> _Task goal_
In the data that follows, count the lines in which the word "with" occurs, and report that figure alone.
** BEGIN Supplied data **
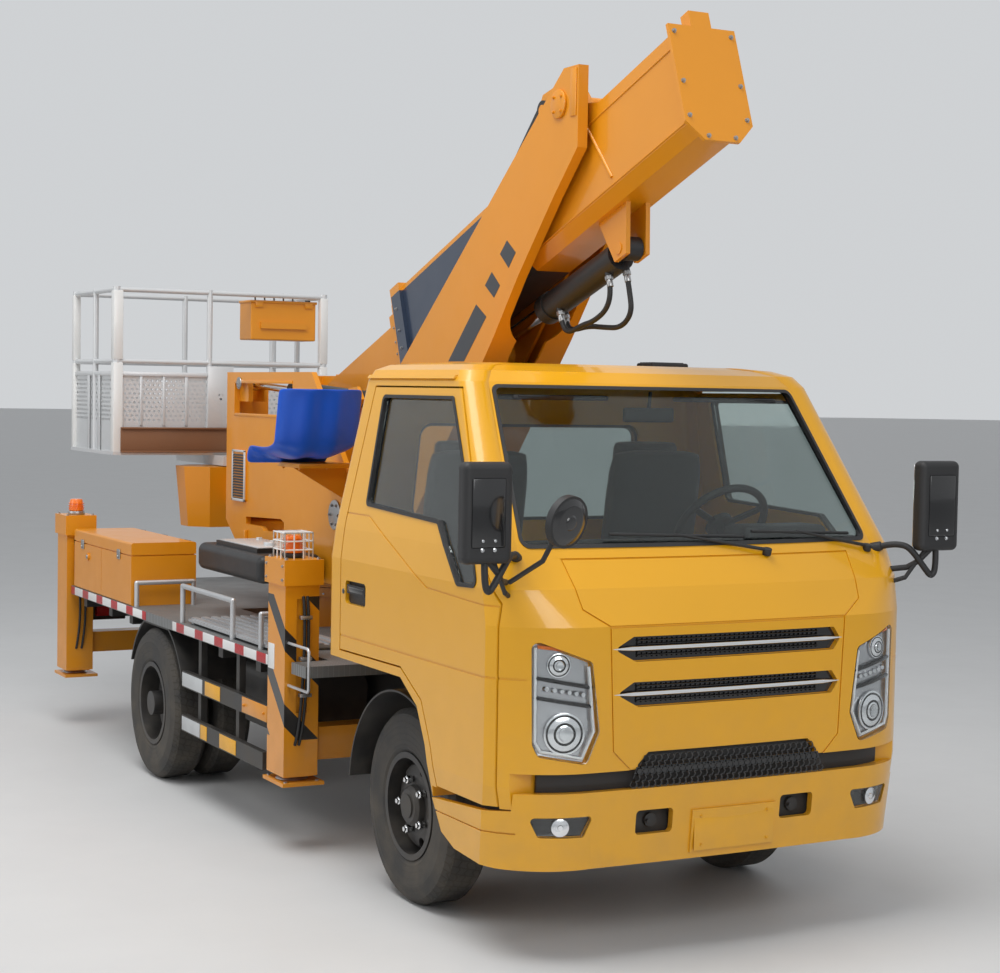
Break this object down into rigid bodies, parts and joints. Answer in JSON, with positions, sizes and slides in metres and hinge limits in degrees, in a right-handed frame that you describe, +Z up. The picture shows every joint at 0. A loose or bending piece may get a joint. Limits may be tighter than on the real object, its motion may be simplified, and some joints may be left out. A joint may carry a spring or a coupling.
{
  "type": "aerial work platform truck",
  "caption": "Small cab-over truck with slewing turntable, folding arm, telescopic boom, levelled basket and vertical outriggers, in its travel pose",
  "frame": {"origin": "middle of the bounding box's bottom face, on the floor under the tyres", "axes": "+X forward, +Y the vehicle's left, +Z up; the lengthwise axis is X"},
  "size_m": [6.4053, 2.196, 3.477],
  "materials": {
    "black_paint": "satin black",
    "black_plastic": "matte moulded",
    "blue_plastic": "moulded, glossy",
    "cast_dark": "rough cast",
    "chrome_rod": "polished",
    "clear_glass": "clear",
    "hose_rubber": "matte hydraulic hose",
    "lamp_plastic": "clear lamp lens",
    "orange_paint": "gloss machinery orange",
    "red_plastic": "lamp lens",
    "rubber_black": "matte tyre rubber",
    "seat_fabric": "woven seat cloth",
    "silver_paint": "satin silver",
    "tread_plate": "chequered, grey paint",
    "yellow_paint": "gloss golden yellow"
  },
  "bodies": {
    "truck": {"chassis_frame": "black_paint", "front_axle": "cast_dark", "rear_axle": "cast_dark", "power_unit": "cast_dark", "tanks": "black_paint", "side_guards": "black_paint", "cab_shell": "yellow_paint", "bumper": "yellow_paint", "cab_trim": "black_plastic", "deck_rails": "silver_paint", "cab_glass": "clear_glass", "cab_interior": "black_plastic", "cab_seats": "seat_fabric", "deck": "tread_plate", "toolboxes": "orange_paint", "mudguards": "black_plastic", "headlamps": "lamp_plastic", "rear_lamps": "red_plastic", "outrigger_frames": "orange_paint", "slew_pedestal": "orange_paint"},
    "door_left": {"door_left": "yellow_paint", "door_glass_left": "clear_glass", "door_trim_left": "black_plastic"},
    "door_right": {"door_right": "yellow_paint", "door_glass_right": "clear_glass", "door_trim_right": "black_plastic"},
    "knuckle_left": {"steering_knuckle_left": "cast_dark"},
    "knuckle_right": {"steering_knuckle_right": "cast_dark"},
    "wheel_front_left": {"tyre_front_left": "rubber_black", "rim_front_left": "silver_paint"},
    "wheel_front_right": {"tyre_front_right": "rubber_black", "rim_front_right": "silver_paint"},
    "wheels_rear_left": {"tyres_rear_left": "rubber_black", "rims_rear_left": "silver_paint"},
    "wheels_rear_right": {"tyres_rear_right": "rubber_black", "rims_rear_right": "silver_paint"},
    "outrigger_left": {"outrigger_front_left": "orange_paint"},
    "outrigger_right": {"outrigger_front_right": "orange_paint"},
    "leg_front_left": {"leg_front_left": "orange_paint"},
    "leg_front_right": {"leg_front_right": "orange_paint"},
    "leg_rear_left": {"leg_rear_left": "orange_paint"},
    "leg_rear_right": {"leg_rear_right": "orange_paint"},
    "turntable": {"turntable": "orange_paint", "operator_seat": "blue_plastic", "oil_tank": "black_paint"},
    "lower_arm": {"lower_arm": "orange_paint"},
    "tie_bars": {"tie_bars": "black_paint"},
    "knuckle_head": {"knuckle_head": "orange_paint"},
    "lift_rods": {"lift_rods": "chrome_rod"},
    "lift_barrels": {"lift_barrels": "black_paint"},
    "boom_base": {"boom_base": "orange_paint"},
    "boom_second": {"boom_second": "orange_paint"},
    "boom_third": {"boom_third": "orange_paint"},
    "boom_tip": {"boom_tip": "orange_paint"},
    "luff_barrel": {"luff_barrel": "black_paint", "luff_hoses": "hose_rubber"},
    "luff_rod": {"luff_rod": "chrome_rod"},
    "leveller": {"leveller": "orange_paint"},
    "basket": {"basket": "silver_paint", "basket_box": "orange_paint"}
  },
  "joints": [
    {"name": "door_left_hinge", "type": "hinge", "parent": "truck", "child": "door_left", "pos_m": [2.8293, 0.915, 1.3], "axis": [0, 0, -1], "range_deg": [0, 68]},
    {"name": "steer_left", "type": "hinge", "parent": "truck", "child": "knuckle_left", "pos_m": [1.9573, 0.61, 0.3875], "axis": [0, 0, 1], "range_deg": [-32, 32]},
    {"name": "wheel_front_left_spin", "type": "hinge", "parent": "knuckle_left", "child": "wheel_front_left", "pos_m": [1.9573, 0.723, 0.3875], "axis": [0, 1, 0], "continuous": true},
    {"name": "wheels_rear_left_spin", "type": "hinge", "parent": "truck", "child": "wheels_rear_left", "pos_m": [-0.8427, 0.75, 0.3875], "axis": [0, 1, 0], "continuous": true},
    {"name": "outrigger_left_slide", "type": "slide", "parent": "truck", "child": "outrigger_left", "axis": [0, 1, 0], "range_m": [0, 0.5]},
    {"name": "leg_front_left_slide", "type": "slide", "parent": "outrigger_left", "child": "leg_front_left", "axis": [0, 0, -1], "range_m": [0, 0.42]},
    {"name": "leg_rear_left_slide", "type": "slide", "parent": "truck", "child": "leg_rear_left", "axis": [0, 0, -1], "range_m": [0, 0.42]},
    {"name": "door_right_hinge", "type": "hinge", "parent": "truck", "child": "door_right", "pos_m": [2.8293, -0.915, 1.3], "axis": [0, 0, 1], "range_deg": [0, 68]},
    {"name": "steer_right", "type": "hinge", "parent": "truck", "child": "knuckle_right", "pos_m": [1.9573, -0.61, 0.3875], "axis": [0, 0, 1], "range_deg": [-32, 32]},
    {"name": "wheel_front_right_spin", "type": "hinge", "parent": "knuckle_right", "child": "wheel_front_right", "pos_m": [1.9573, -0.723, 0.3875], "axis": [0, 1, 0], "continuous": true},
    {"name": "wheels_rear_right_spin", "type": "hinge", "parent": "truck", "child": "wheels_rear_right", "pos_m": [-0.8427, -0.75, 0.3875], "axis": [0, 1, 0], "continuous": true},
    {"name": "outrigger_right_slide", "type": "slide", "parent": "truck", "child": "outrigger_right", "axis": [0, -1, 0], "range_m": [0, 0.5]},
    {"name": "leg_front_right_slide", "type": "slide", "parent": "outrigger_right", "child": "leg_front_right", "axis": [0, 0, -1], "range_m": [0, 0.42]},
    {"name": "leg_rear_right_slide", "type": "slide", "parent": "truck", "child": "leg_rear_right", "axis": [0, 0, -1], "range_m": [0, 0.42]},
    {"name": "slew", "type": "hinge", "parent": "truck", "child": "turntable", "pos_m": [-0.4927, 0, 1.03], "axis": [0, 0, 1], "range_deg": [-120, 120]},
    {"name": "arm_lift", "type": "hinge", "parent": "turntable", "child": "lower_arm", "pos_m": [0.1073, 0, 1.42], "axis": [0, -1, 0], "range_deg": [0, 43]},
    {"name": "tie_bar_swing", "type": "hinge", "parent": "turntable", "child": "tie_bars", "pos_m": [-0.0927, 0, 1.42], "axis": [0, -1, 0], "range_deg": [0, 43]},
    {"name": "knuckle_level", "type": "hinge", "parent": "lower_arm", "child": "knuckle_head", "pos_m": [1.9873, 0, 3.2], "axis": [0, 1, 0], "range_deg": [0, 43]},
    {"name": "lift_rod_swing", "type": "hinge", "parent": "turntable", "child": "lift_rods", "pos_m": [-1.2427, 0, 2.06], "axis": [0, 1, 0], "range_deg": [0, 5.76]},
    {"name": "lift_stroke", "type": "slide", "parent": "lift_rods", "child": "lift_barrels", "axis": [-0.9988, 0, 0.0482], "range_m": [0, 0.40625]},
    {"name": "boom_luff", "type": "hinge", "parent": "knuckle_head", "child": "boom_base", "pos_m": [1.9873, 0, 3.2], "axis": [0, 1, 0], "range_deg": [0, 60]},
    {"name": "luff_barrel_swing", "type": "hinge", "parent": "boom_base", "child": "luff_barrel", "pos_m": [2.2373, 0, 2.615], "axis": [0, -1, 0], "range_deg": [0, 80.74]},
    {"name": "luff_stroke", "type": "slide", "parent": "luff_barrel", "child": "luff_rod", "axis": [0.9475, 0, 0.3197], "range_m": [0, 0.52459]},
    {"name": "telescope", "type": "slide", "parent": "boom_base", "child": "boom_second", "axis": [-0.9397, 0, -0.342], "range_m": [0, 1.7]},
    {"name": "telescope_third", "type": "slide", "parent": "boom_second", "child": "boom_third", "axis": [-0.9397, 0, -0.342], "range_m": [0, 1.7]},
    {"name": "telescope_tip", "type": "slide", "parent": "boom_third", "child": "boom_tip", "axis": [-0.9397, 0, -0.342], "range_m": [0, 1.7]},
    {"name": "basket_level", "type": "hinge", "parent": "boom_tip", "child": "leveller", "pos_m": [-2.01261, 0, 1.44843], "axis": [0, -1, 0], "range_deg": [0, 60]},
    {"name": "basket_turn", "type": "hinge", "parent": "leveller", "child": "basket", "pos_m": [-2.1927, 0, 1.55], "axis": [0, 0, 1], "range_deg": [-90, 90]}
  ],
  "couplings": [
    {"joint": "steer_right", "follows": "steer_left", "ratio": 1},
    {"joint": "tie_bar_swing", "follows": "arm_lift", "ratio": 1},
    {"joint": "knuckle_level", "follows": "arm_lift", "ratio": 1},
    {"joint": "lift_rod_swing", "follows": "arm_lift", "ratio": 0.13382},
    {"joint": "lift_stroke", "follows": "arm_lift", "m_per_rad": 0.54065},
    {"joint": "luff_barrel_swing", "follows": "boom_luff", "ratio": 1.3454},
    {"joint": "luff_stroke", "follows": "boom_luff", "m_per_rad": 0.50047},
    {"joint": "basket_level", "follows": "boom_luff", "ratio": 1},
    {"joint": "telescope_third", "follows": "telescope", "ratio": 1},
    {"joint": "telescope_tip", "follows": "telescope", "ratio": 1}
  ]
}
** END Supplied data **
> _Result of this exercise_
2